Given task =
Every entry needs to be reproduced exactly.

Stored data entries =
----
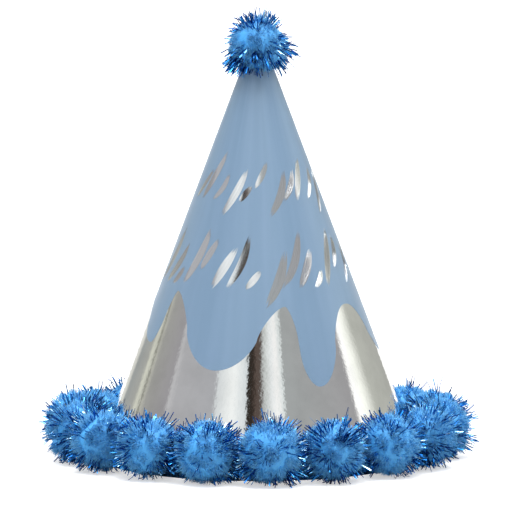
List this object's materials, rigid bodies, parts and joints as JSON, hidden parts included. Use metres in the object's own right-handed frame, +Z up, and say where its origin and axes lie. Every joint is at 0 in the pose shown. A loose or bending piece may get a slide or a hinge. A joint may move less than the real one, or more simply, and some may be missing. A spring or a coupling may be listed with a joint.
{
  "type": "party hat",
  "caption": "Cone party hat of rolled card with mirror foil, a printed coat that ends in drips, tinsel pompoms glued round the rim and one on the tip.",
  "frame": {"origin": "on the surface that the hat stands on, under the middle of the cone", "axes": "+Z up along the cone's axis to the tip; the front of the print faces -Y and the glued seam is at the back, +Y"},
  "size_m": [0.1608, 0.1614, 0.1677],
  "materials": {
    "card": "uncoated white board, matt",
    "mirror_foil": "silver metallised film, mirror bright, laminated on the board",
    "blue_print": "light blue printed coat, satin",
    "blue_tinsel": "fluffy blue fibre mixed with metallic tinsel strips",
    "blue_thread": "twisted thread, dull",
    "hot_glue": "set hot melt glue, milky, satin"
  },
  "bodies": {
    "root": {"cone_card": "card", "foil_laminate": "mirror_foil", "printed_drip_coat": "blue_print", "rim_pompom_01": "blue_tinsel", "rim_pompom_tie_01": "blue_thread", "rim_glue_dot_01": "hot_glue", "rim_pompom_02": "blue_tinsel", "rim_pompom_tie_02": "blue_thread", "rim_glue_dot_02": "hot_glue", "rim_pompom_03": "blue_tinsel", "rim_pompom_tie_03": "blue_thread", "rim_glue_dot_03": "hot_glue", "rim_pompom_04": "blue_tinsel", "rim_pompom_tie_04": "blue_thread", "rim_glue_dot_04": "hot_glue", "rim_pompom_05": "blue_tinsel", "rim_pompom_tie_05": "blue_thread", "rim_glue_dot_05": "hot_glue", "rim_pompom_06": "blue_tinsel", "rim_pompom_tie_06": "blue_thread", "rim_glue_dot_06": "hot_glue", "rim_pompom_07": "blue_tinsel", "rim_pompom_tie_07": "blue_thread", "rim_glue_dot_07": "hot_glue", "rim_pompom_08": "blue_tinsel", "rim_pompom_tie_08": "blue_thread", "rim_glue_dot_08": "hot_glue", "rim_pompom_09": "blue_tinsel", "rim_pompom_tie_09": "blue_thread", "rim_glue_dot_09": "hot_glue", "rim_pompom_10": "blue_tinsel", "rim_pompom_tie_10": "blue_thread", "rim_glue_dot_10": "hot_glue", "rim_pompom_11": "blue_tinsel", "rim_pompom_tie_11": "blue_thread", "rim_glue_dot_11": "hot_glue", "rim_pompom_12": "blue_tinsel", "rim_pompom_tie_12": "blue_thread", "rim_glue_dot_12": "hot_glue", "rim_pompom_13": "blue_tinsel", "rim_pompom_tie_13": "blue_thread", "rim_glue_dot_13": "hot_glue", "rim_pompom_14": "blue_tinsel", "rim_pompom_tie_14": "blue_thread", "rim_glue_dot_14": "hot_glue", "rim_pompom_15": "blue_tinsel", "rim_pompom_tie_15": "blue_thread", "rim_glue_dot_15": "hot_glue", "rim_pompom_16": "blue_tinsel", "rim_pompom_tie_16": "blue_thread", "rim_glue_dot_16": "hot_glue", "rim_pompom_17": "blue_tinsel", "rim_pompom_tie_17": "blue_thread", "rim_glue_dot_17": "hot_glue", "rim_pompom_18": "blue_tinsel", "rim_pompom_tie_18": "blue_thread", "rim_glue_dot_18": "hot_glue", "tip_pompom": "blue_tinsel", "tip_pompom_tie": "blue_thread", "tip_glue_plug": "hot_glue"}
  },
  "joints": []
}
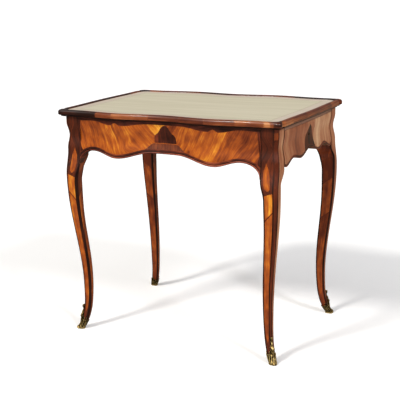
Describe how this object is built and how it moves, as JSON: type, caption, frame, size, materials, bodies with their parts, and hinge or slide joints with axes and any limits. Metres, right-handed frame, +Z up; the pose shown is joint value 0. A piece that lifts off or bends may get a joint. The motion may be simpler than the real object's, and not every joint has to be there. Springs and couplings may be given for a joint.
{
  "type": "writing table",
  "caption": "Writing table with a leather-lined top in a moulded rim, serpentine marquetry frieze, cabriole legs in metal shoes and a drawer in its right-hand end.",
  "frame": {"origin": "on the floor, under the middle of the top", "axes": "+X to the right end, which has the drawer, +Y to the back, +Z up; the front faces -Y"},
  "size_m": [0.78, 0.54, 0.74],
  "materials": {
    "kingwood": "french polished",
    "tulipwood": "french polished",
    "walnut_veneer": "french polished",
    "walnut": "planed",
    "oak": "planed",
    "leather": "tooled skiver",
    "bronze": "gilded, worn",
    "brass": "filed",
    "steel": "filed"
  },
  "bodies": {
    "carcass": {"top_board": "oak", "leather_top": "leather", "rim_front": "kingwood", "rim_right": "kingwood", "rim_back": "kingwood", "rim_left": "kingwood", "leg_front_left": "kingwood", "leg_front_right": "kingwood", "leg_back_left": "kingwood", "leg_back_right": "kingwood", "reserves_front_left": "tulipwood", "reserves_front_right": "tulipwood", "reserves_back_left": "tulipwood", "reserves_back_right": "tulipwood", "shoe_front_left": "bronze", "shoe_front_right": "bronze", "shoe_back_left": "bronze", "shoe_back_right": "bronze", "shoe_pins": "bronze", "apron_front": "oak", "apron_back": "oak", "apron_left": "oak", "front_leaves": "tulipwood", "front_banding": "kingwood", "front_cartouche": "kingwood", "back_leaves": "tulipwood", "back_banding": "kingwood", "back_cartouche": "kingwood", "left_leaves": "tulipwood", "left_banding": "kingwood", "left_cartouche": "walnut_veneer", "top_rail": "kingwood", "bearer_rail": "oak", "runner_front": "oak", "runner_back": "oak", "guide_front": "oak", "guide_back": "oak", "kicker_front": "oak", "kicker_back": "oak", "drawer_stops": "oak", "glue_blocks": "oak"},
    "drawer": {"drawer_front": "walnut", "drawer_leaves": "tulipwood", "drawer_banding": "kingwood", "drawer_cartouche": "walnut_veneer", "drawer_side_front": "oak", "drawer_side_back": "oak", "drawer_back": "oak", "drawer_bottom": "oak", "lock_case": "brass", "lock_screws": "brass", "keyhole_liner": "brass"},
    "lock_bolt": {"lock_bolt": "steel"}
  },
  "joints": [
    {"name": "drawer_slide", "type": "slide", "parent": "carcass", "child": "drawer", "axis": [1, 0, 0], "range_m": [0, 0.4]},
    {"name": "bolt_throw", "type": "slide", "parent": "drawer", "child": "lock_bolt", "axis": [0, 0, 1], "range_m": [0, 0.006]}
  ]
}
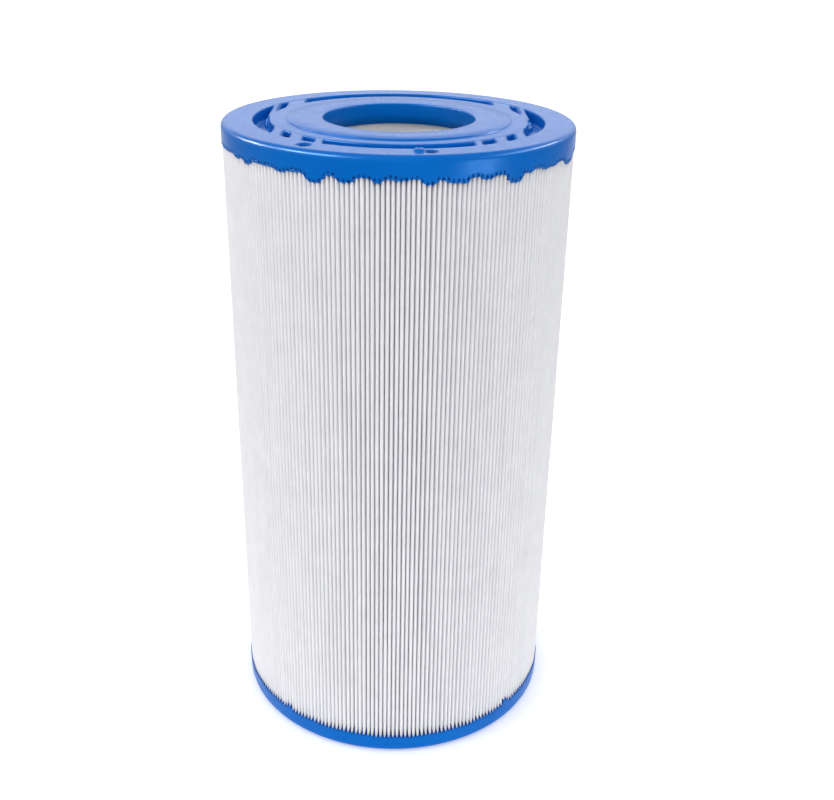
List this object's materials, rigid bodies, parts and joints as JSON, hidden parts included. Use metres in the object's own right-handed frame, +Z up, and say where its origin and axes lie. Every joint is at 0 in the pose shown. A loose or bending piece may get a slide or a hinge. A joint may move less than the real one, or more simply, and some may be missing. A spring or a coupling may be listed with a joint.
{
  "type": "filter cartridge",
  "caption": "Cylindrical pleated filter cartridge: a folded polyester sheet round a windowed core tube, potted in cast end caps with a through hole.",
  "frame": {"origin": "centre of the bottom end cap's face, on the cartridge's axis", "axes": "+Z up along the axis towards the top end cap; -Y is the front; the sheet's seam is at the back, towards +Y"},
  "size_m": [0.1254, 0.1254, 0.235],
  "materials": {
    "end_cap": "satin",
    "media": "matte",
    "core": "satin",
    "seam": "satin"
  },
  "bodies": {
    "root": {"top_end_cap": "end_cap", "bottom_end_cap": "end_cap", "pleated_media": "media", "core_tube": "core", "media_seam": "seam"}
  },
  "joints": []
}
----
Completed exercise =
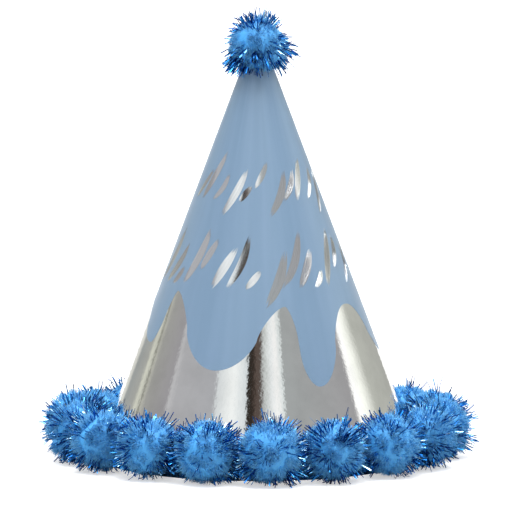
List this object's materials, rigid bodies, parts and joints as JSON, hidden parts included. Use metres in the object's own right-handed frame, +Z up, and say where its origin and axes lie. Every joint is at 0 in the pose shown. A loose or bending piece may get a slide or a hinge. A joint may move less than the real one, or more simply, and some may be missing. A spring or a coupling may be listed with a joint.
{
  "type": "party hat",
  "caption": "Cone party hat of rolled card with mirror foil, a printed coat that ends in drips, tinsel pompoms glued round the rim and one on the tip.",
  "frame": {"origin": "on the surface that the hat stands on, under the middle of the cone", "axes": "+Z up along the cone's axis to the tip; the front of the print faces -Y and the glued seam is at the back, +Y"},
  "size_m": [0.1608, 0.1614, 0.1677],
  "materials": {
    "card": "uncoated white board, matt",
    "mirror_foil": "silver metallised film, mirror bright, laminated on the board",
    "blue_print": "light blue printed coat, satin",
    "blue_tinsel": "fluffy blue fibre mixed with metallic tinsel strips",
    "blue_thread": "twisted thread, dull",
    "hot_glue": "set hot melt glue, milky, satin"
  },
  "bodies": {
    "root": {"cone_card": "card", "foil_laminate": "mirror_foil", "printed_drip_coat": "blue_print", "rim_pompom_01": "blue_tinsel", "rim_pompom_tie_01": "blue_thread", "rim_glue_dot_01": "hot_glue", "rim_pompom_02": "blue_tinsel", "rim_pompom_tie_02": "blue_thread", "rim_glue_dot_02": "hot_glue", "rim_pompom_03": "blue_tinsel", "rim_pompom_tie_03": "blue_thread", "rim_glue_dot_03": "hot_glue", "rim_pompom_04": "blue_tinsel", "rim_pompom_tie_04": "blue_thread", "rim_glue_dot_04": "hot_glue", "rim_pompom_05": "blue_tinsel", "rim_pompom_tie_05": "blue_thread", "rim_glue_dot_05": "hot_glue", "rim_pompom_06": "blue_tinsel", "rim_pompom_tie_06": "blue_thread", "rim_glue_dot_06": "hot_glue", "rim_pompom_07": "blue_tinsel", "rim_pompom_tie_07": "blue_thread", "rim_glue_dot_07": "hot_glue", "rim_pompom_08": "blue_tinsel", "rim_pompom_tie_08": "blue_thread", "rim_glue_dot_08": "hot_glue", "rim_pompom_09": "blue_tinsel", "rim_pompom_tie_09": "blue_thread", "rim_glue_dot_09": "hot_glue", "rim_pompom_10": "blue_tinsel", "rim_pompom_tie_10": "blue_thread", "rim_glue_dot_10": "hot_glue", "rim_pompom_11": "blue_tinsel", "rim_pompom_tie_11": "blue_thread", "rim_glue_dot_11": "hot_glue", "rim_pompom_12": "blue_tinsel", "rim_pompom_tie_12": "blue_thread", "rim_glue_dot_12": "hot_glue", "rim_pompom_13": "blue_tinsel", "rim_pompom_tie_13": "blue_thread", "rim_glue_dot_13": "hot_glue", "rim_pompom_14": "blue_tinsel", "rim_pompom_tie_14": "blue_thread", "rim_glue_dot_14": "hot_glue", "rim_pompom_15": "blue_tinsel", "rim_pompom_tie_15": "blue_thread", "rim_glue_dot_15": "hot_glue", "rim_pompom_16": "blue_tinsel", "rim_pompom_tie_16": "blue_thread", "rim_glue_dot_16": "hot_glue", "rim_pompom_17": "blue_tinsel", "rim_pompom_tie_17": "blue_thread", "rim_glue_dot_17": "hot_glue", "rim_pompom_18": "blue_tinsel", "rim_pompom_tie_18": "blue_thread", "rim_glue_dot_18": "hot_glue", "tip_pompom": "blue_tinsel", "tip_pompom_tie": "blue_thread", "tip_glue_plug": "hot_glue"}
  },
  "joints": []
}
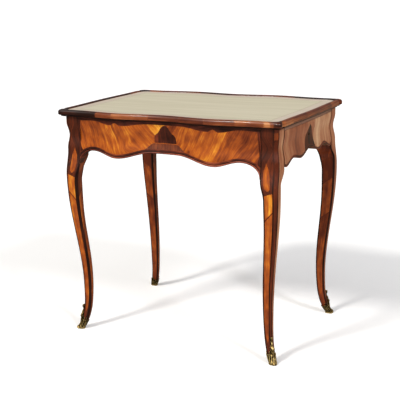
Describe how this object is built and how it moves, as JSON: type, caption, frame, size, materials, bodies with their parts, and hinge or slide joints with axes and any limits. Metres, right-handed frame, +Z up; the pose shown is joint value 0. A piece that lifts off or bends may get a joint. The motion may be simpler than the real object's, and not every joint has to be there. Springs and couplings may be given for a joint.
{
  "type": "writing table",
  "caption": "Writing table with a leather-lined top in a moulded rim, serpentine marquetry frieze, cabriole legs in metal shoes and a drawer in its right-hand end.",
  "frame": {"origin": "on the floor, under the middle of the top", "axes": "+X to the right end, which has the drawer, +Y to the back, +Z up; the front faces -Y"},
  "size_m": [0.78, 0.54, 0.74],
  "materials": {
    "kingwood": "french polished",
    "tulipwood": "french polished",
    "walnut_veneer": "french polished",
    "walnut": "planed",
    "oak": "planed",
    "leather": "tooled skiver",
    "bronze": "gilded, worn",
    "brass": "filed",
    "steel": "filed"
  },
  "bodies": {
    "carcass": {"top_board": "oak", "leather_top": "leather", "rim_front": "kingwood", "rim_right": "kingwood", "rim_back": "kingwood", "rim_left": "kingwood", "leg_front_left": "kingwood", "leg_front_right": "kingwood", "leg_back_left": "kingwood", "leg_back_right": "kingwood", "reserves_front_left": "tulipwood", "reserves_front_right": "tulipwood", "reserves_back_left": "tulipwood", "reserves_back_right": "tulipwood", "shoe_front_left": "bronze", "shoe_front_right": "bronze", "shoe_back_left": "bronze", "shoe_back_right": "bronze", "shoe_pins": "bronze", "apron_front": "oak", "apron_back": "oak", "apron_left": "oak", "front_leaves": "tulipwood", "front_banding": "kingwood", "front_cartouche": "kingwood", "back_leaves": "tulipwood", "back_banding": "kingwood", "back_cartouche": "kingwood", "left_leaves": "tulipwood", "left_banding": "kingwood", "left_cartouche": "walnut_veneer", "top_rail": "kingwood", "bearer_rail": "oak", "runner_front": "oak", "runner_back": "oak", "guide_front": "oak", "guide_back": "oak", "kicker_front": "oak", "kicker_back": "oak", "drawer_stops": "oak", "glue_blocks": "oak"},
    "drawer": {"drawer_front": "walnut", "drawer_leaves": "tulipwood", "drawer_banding": "kingwood", "drawer_cartouche": "walnut_veneer", "drawer_side_front": "oak", "drawer_side_back": "oak", "drawer_back": "oak", "drawer_bottom": "oak", "lock_case": "brass", "lock_screws": "brass", "keyhole_liner": "brass"},
    "lock_bolt": {"lock_bolt": "steel"}
  },
  "joints": [
    {"name": "drawer_slide", "type": "slide", "parent": "carcass", "child": "drawer", "axis": [1, 0, 0], "range_m": [0, 0.4]},
    {"name": "bolt_throw", "type": "slide", "parent": "drawer", "child": "lock_bolt", "axis": [0, 0, 1], "range_m": [0, 0.006]}
  ]
}
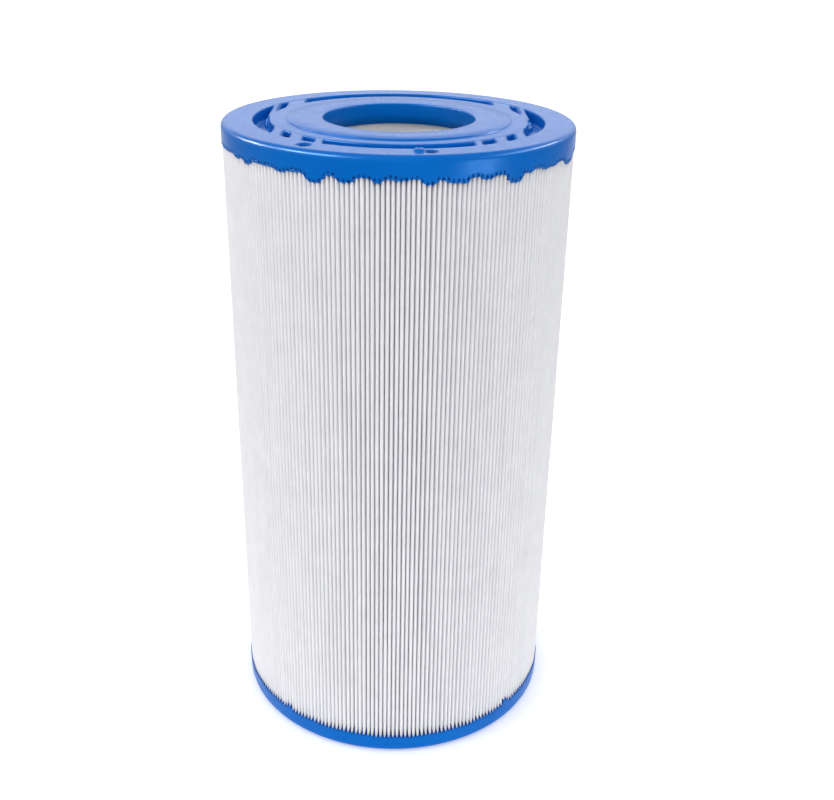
List this object's materials, rigid bodies, parts and joints as JSON, hidden parts included. Use metres in the object's own right-handed frame, +Z up, and say where its origin and axes lie. Every joint is at 0 in the pose shown. A loose or bending piece may get a slide or a hinge. A joint may move less than the real one, or more simply, and some may be missing. A spring or a coupling may be listed with a joint.
{
  "type": "filter cartridge",
  "caption": "Cylindrical pleated filter cartridge: a folded polyester sheet round a windowed core tube, potted in cast end caps with a through hole.",
  "frame": {"origin": "centre of the bottom end cap's face, on the cartridge's axis", "axes": "+Z up along the axis towards the top end cap; -Y is the front; the sheet's seam is at the back, towards +Y"},
  "size_m": [0.1254, 0.1254, 0.235],
  "materials": {
    "end_cap": "satin",
    "media": "matte",
    "core": "satin",
    "seam": "satin"
  },
  "bodies": {
    "root": {"top_end_cap": "end_cap", "bottom_end_cap": "end_cap", "pleated_media": "media", "core_tube": "core", "media_seam": "seam"}
  },
  "joints": []
}